WHAT TO DO
Among the entries below, extract exactly the lines that run from the one with "Continue the build123d" through the one with "round a centre.", both ends included.

EXERCISE MATERIALS
>>>>

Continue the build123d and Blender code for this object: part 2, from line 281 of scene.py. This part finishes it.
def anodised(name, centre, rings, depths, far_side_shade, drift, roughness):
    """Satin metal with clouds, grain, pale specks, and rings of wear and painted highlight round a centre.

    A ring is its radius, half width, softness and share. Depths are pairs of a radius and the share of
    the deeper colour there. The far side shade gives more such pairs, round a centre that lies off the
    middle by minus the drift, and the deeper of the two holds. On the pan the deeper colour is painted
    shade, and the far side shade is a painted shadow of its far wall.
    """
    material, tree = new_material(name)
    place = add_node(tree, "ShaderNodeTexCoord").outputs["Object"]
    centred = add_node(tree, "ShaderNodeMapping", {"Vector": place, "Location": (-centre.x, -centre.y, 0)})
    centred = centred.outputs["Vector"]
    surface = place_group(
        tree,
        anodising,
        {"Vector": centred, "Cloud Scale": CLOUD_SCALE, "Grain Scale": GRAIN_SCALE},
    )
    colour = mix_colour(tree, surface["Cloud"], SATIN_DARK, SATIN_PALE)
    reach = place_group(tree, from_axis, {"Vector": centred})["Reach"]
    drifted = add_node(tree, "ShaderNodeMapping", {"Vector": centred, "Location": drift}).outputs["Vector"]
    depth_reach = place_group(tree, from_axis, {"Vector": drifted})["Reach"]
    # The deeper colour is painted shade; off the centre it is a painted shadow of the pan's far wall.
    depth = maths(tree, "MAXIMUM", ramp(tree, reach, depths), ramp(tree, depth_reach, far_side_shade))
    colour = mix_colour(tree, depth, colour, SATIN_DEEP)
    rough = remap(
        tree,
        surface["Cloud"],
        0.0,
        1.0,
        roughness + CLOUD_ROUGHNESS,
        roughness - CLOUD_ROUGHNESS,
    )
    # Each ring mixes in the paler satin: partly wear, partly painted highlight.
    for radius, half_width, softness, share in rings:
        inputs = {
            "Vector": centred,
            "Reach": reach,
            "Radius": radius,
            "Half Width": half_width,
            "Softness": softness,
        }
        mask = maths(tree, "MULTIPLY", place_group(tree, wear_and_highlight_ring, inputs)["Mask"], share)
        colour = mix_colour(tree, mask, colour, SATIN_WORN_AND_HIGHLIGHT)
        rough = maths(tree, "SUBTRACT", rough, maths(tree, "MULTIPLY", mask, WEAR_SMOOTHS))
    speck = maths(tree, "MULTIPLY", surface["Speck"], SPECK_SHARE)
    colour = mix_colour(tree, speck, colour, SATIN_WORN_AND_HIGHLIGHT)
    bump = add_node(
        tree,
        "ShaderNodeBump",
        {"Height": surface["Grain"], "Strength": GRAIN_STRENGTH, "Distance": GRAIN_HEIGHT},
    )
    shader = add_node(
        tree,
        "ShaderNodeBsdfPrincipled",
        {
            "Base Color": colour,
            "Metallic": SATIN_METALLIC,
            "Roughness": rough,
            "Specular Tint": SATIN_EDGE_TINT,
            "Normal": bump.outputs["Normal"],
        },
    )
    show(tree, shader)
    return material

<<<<
>>>>

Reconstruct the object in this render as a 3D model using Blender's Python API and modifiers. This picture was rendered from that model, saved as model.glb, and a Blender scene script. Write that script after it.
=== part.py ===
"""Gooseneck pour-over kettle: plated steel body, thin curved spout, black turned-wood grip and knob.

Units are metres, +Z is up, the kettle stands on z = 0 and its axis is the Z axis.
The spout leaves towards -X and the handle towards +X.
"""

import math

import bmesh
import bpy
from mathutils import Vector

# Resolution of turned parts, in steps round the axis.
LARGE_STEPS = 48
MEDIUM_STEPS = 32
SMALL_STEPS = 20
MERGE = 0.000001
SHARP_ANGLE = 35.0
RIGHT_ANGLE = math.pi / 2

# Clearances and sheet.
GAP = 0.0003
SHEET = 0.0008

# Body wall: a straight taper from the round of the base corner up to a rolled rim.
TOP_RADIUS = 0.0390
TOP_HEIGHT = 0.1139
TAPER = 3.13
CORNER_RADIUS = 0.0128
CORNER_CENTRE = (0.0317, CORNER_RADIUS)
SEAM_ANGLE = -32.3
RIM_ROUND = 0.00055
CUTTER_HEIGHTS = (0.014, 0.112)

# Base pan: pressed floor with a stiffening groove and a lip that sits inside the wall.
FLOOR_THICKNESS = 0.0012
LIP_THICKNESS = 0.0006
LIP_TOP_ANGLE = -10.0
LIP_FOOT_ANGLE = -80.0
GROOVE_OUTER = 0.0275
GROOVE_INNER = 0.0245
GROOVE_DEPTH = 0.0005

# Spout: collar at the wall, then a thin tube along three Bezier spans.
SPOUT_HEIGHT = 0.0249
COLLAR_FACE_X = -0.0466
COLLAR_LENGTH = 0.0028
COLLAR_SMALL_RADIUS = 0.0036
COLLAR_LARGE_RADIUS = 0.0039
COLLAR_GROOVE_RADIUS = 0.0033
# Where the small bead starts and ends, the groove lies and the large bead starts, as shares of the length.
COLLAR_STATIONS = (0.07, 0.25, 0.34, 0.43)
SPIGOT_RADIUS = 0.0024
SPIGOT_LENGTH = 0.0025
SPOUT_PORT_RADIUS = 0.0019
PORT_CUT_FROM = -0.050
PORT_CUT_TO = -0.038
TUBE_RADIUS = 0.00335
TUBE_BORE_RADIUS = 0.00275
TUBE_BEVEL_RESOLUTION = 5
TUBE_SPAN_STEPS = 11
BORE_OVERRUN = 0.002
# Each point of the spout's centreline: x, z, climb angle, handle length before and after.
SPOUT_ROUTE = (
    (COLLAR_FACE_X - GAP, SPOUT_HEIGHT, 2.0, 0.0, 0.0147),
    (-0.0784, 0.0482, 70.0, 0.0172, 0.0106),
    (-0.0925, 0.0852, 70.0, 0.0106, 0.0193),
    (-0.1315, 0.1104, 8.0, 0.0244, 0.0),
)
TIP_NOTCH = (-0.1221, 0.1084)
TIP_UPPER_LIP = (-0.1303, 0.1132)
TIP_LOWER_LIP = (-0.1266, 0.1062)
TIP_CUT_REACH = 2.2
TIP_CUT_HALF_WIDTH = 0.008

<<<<
>>>>

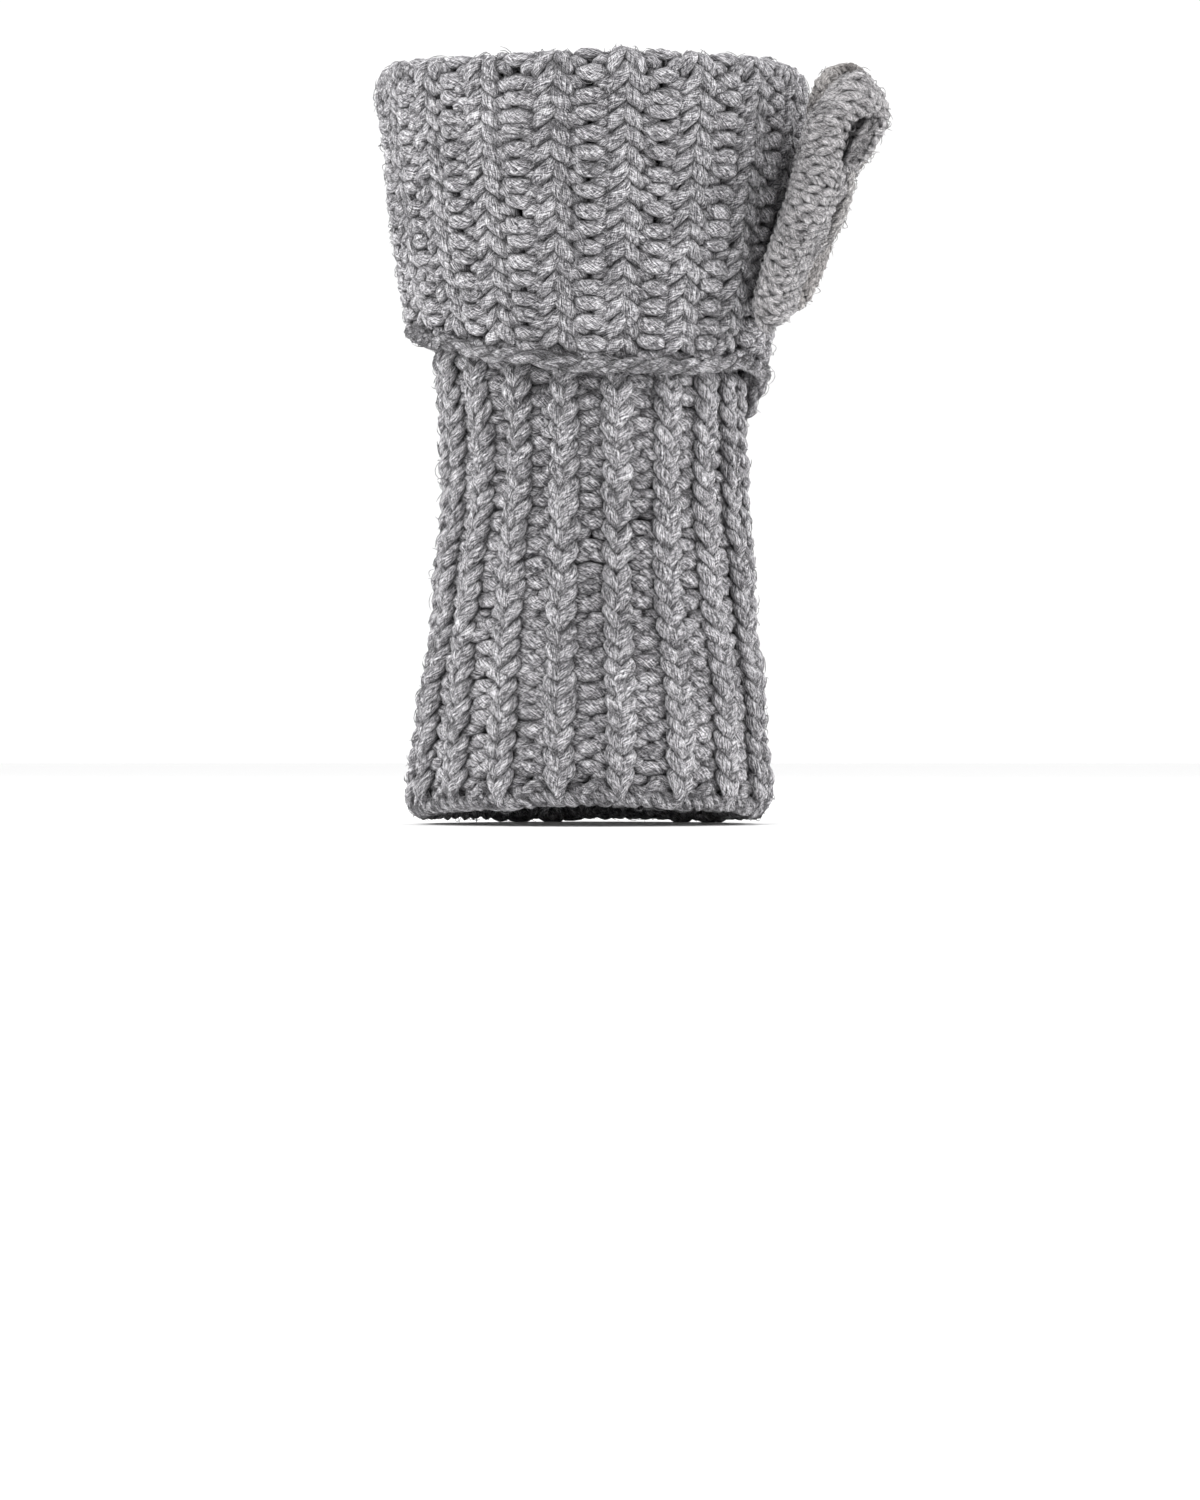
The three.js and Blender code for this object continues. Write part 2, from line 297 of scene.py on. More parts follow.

<<<<

ANSWER
Continue the build123d and Blender code for this object: part 2, from line 281 of scene.py. This part finishes it.
def anodised(name, centre, rings, depths, far_side_shade, drift, roughness):
    """Satin metal with clouds, grain, pale specks, and rings of wear and painted highlight round a centre.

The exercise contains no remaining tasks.